Steel magnate Serhiy Taruta, an independent member of parliament from eastern Ukraine, financed Mr. Biletsky and his Azov Battalion in 2014 during the liberation of Mariupol from Russian-backed mercenaries.
But Mr. Taruta said he had no ties to the Azov movement and accused the National Militia of trying to become a parallel armed force outside the control of the civilian government.
“The militia is yet another evidence of a deep crisis of the government institutions,” he said. “There’s nothing wrong in citizens’ desire to assure public order. It is even necessary in some cases, like when today’s militia members played a key role in Mariupol liberation.”

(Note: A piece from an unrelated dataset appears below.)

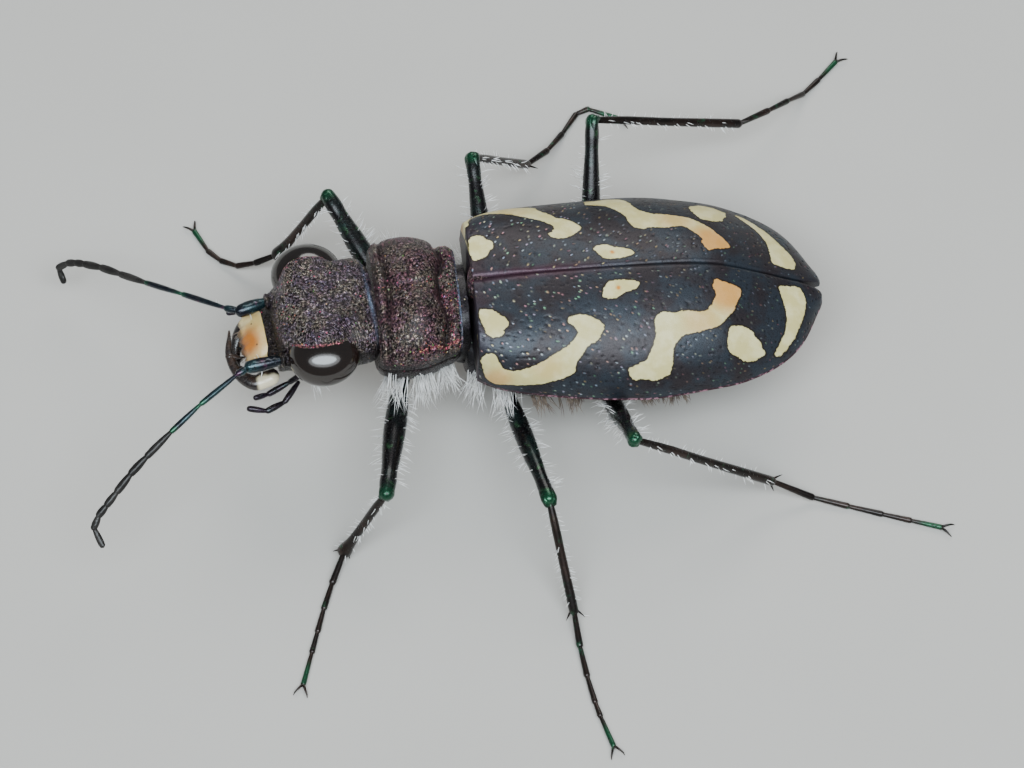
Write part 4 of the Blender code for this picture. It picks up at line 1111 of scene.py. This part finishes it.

In three months of patrolling, National Militia members have clashed occasionally with police but also cleared drug dealers from neighborhood corners, shoveled snow from streets and carried out other public services. Recruits said they stepped up because the government was falling short.
“It is just that we want to be like in Europe, where the law and order is working,” said Denys Tretyakov, 20, another militia member and a student of architecture. “Here, every other sphere is corrupt. Officials and their friends, children can easily escape justice, as can those who spread narcotics, gambling, prostitution on our streets.”
Mr. Synyook and others said they joined the vigilante patrols because the reformed police were slow and never arrived at crime scenes on time. The militias apprehend suspected criminals, citing a law that allows civilian arrests but not the use of force.
At the training factory, the newcomers demonstrated their skills in street fighting and Thai boxing as part of their examination.
Recruits underwent introductory interviews with National Militia and National Corps commanders and had to have passed a test on Ukrainian civics. Owning a registered weapon was considered a bonus.
“It’s not that we are walking on the streets armed,” Mr. Vdovin said. “But if the Russian war will spread to other cities, we should be prepared for everything.”